The development of increasingly precise and targeted radiotherapy has enabled us to ask new questions about the optimal management of cancer patients. We now have the ability to ablate tissue as effectively as surgery, yet paradigms of treatment remain similar to decades ago.
Stereotactic body radiotherapy (SBRT), particularly in prostate cancer, allows us to ask questions about the limits of hypofractionation – can we cure cancer in a single radiotherapy treatment? To answer this bold question we need to develop more responsive ways of planning radiotherapy, including delivering radiotherapy to the anatomy of that day, rather than historic anatomy from two weeks ago. The MR Linac project is key to this, allowing us to see the tumour while we treat for the first time.
Clonal heterogeneity has implications for treatment resistance, particularly when part of a dynamic tumour system. Radiation has the advantage of being insensitive to genetic heterogeneity and could therefore be used to eradicate a treatment-resistant clone, prolonging the time a patient responds to their current line of systemic therapy.

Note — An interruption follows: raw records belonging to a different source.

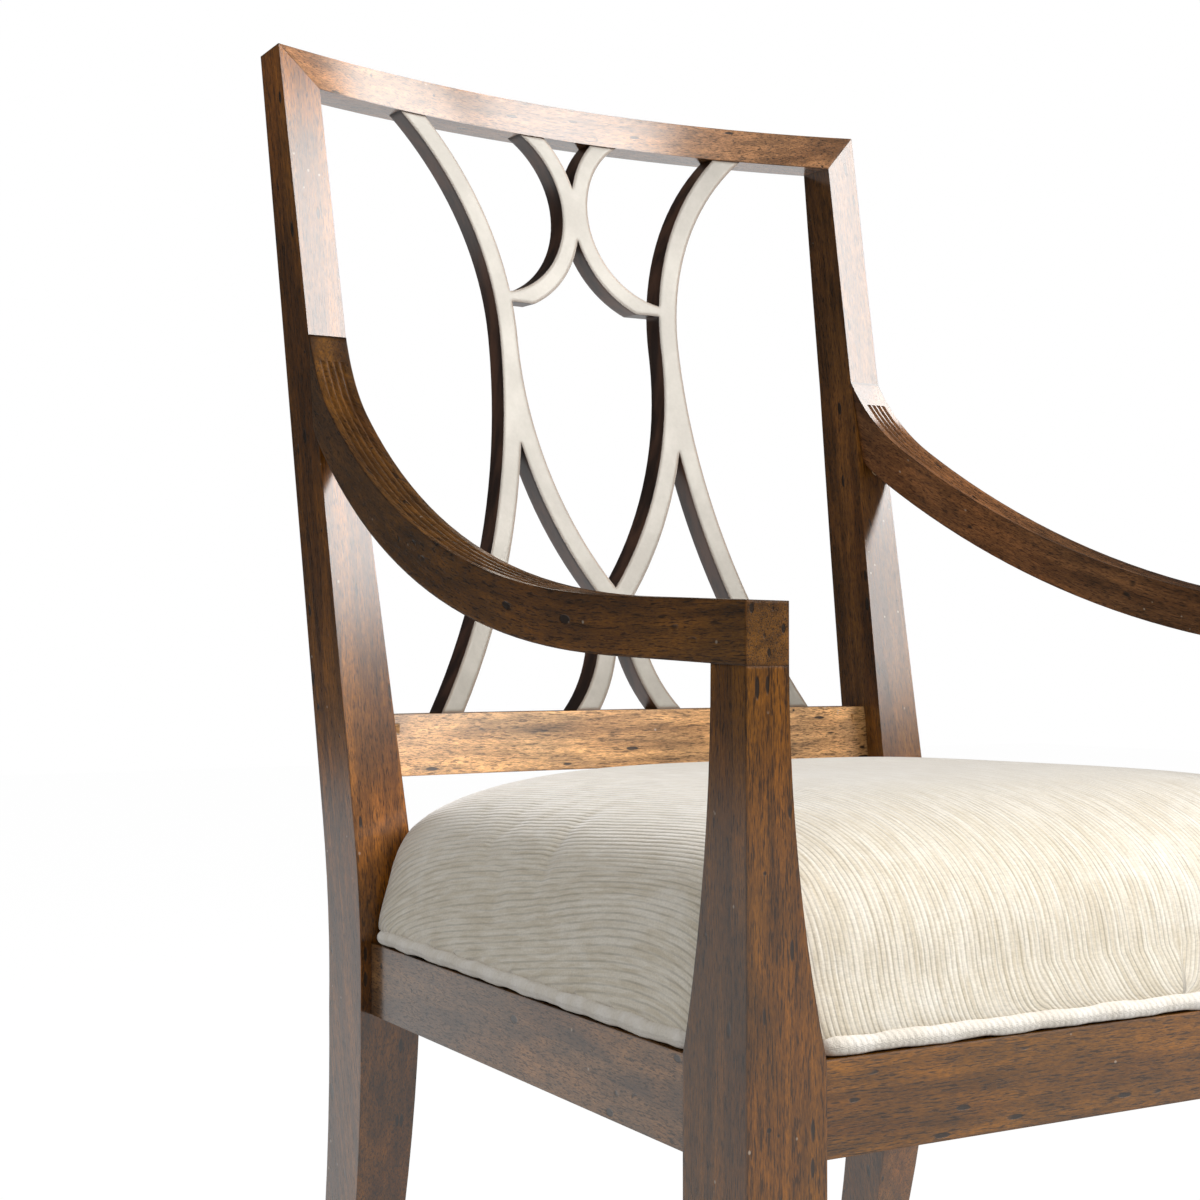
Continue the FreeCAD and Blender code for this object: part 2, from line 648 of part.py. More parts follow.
def reed_groove(shift):
    """One groove of the reeding: a cutter whose two hollow flanks meet in a sharp edge, each in two
    flats, carried along the top of the arm. shift is its distance from the middle of the arm."""
    points = reed_path(shift)
    curve = Part.BSplineCurve()
    curve.interpolate(points)
    path = Part.Wire([curve.toShape()])
    start = points[0]
    along = (points[1] - points[0]).normalize()
    up = V(1, 0, 0).cross(along).normalize()

    def at(across, height):
        return start + V(across, 0, 0) + up * height

    def flank(across):
        return math.sqrt(REED_RADIUS ** 2 - (REED_PITCH / 2 - across) ** 2) - REED_RADIUS

    edge = REED_PITCH / 2 - REED_FLAT
    ring = Part.Wire([
        line(at(-edge, flank(edge)), at(-edge / 2, flank(edge / 2))),
        line(at(-edge / 2, flank(edge / 2)), at(0, flank(0))),
        line(at(0, flank(0)), at(edge / 2, flank(edge / 2))),
        line(at(edge / 2, flank(edge / 2)), at(edge, flank(edge))),
        line(at(edge, flank(edge)), at(edge, REED_PITCH)),
        line(at(edge, REED_PITCH), at(-edge, REED_PITCH)),
        line(at(-edge, REED_PITCH), at(-edge, flank(edge))),
    ])
    sweep = Part.BRepOffsetAPI.MakePipeShell(path)
    sweep.setBiNormalMode(V(1, 0, 0))
    sweep.add(ring)
    sweep.build()
    sweep.makeSolid()
    return sweep.shape()


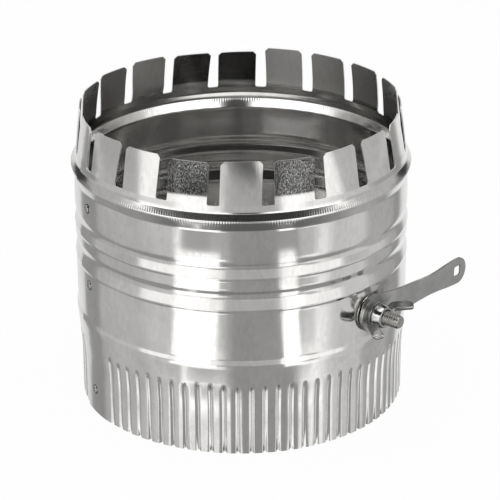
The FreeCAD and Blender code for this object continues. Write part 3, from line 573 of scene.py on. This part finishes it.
def make_tab(number, centre):
    """One tab as rows of points, clipped where the strip ends. Its lean, twist and
    sideways shift grow with the height."""
    low = max(centre - HALF_TAB - FILLET, LAP_START)
    high = min(centre + HALF_TAB + FILLET, LAP_START + LAP_TURN)
    if high - low < 1.0:
        return None
    columns = UPPER[(UPPER > low - 0.01) & (UPPER < high + 0.01)]
    s, turn = np.meshgrid(TAB_ROWS, columns, indexing="ij")
    place = (number + FIRST_TAB) % TABS
    tip, more, sideways, fold = TAB_BENDS[place]
    wide = tab_half_width(s) / (TAB_R * math.radians(HALF_TAB + FILLET))
    off = np.radians(turn - centre) * TAB_R * wide
    share = s / TAB_LENGTH
    inward = tab_inward(s, tip, fold, place in STEEP_ROOTS)
    inward = inward + more * off / 17.0 * share ** 1.5
    radius = NECK_R + lap_lift(turn) - inward
    drop = s * (1 - np.cos(math.atan2(abs(tip), TAB_LENGTH))) * share
    return to_space(centre + np.degrees((off + sideways * share ** 1.5) / radius), radius,
                    SLOT_FLOOR + s - drop)


def tab_mask(points, tabs, start):
    """1 on these tabs above a height over the slot floor, 0 elsewhere, with an S curve
    1.2 mm high between."""
    turn = np.degrees(np.arctan2(points[:, 1], points[:, 0]))
    share = np.zeros(len(points))
    for k in tabs:
        off = (turn - TAB_CENTRES[(k - FIRST_TAB) % TABS] + 180) % 360 - 180
        above = smooth_step((points[:, 2] - SLOT_FLOOR - start) / 1.2)
        share = np.maximum(share, (np.abs(off) < TAB_PITCH / 2) * above)
    return share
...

Dr Alison Tree is a co-investigator in several national and international trials investigating SBRT and novel radiotherapy techniques, including PACE, CORE, InPACT and PIVOTALboost. This work is run collaboratively with academics across the UK, as well as colleagues within the ICR. Dr Tree is Prostate Tumour Site Lead for the MR Linac consortium and a collaborator in the ART-NET UK collaboration.
She is module leader and lecturer for the ICR MSc in Oncology, a member of The Royal Marsden NHS Foundation Trust/ICR Committee for Clinical Research and a member of the National Cancer Research Institute CTRad organisation which seeks to promote radiotherapy research in the UK.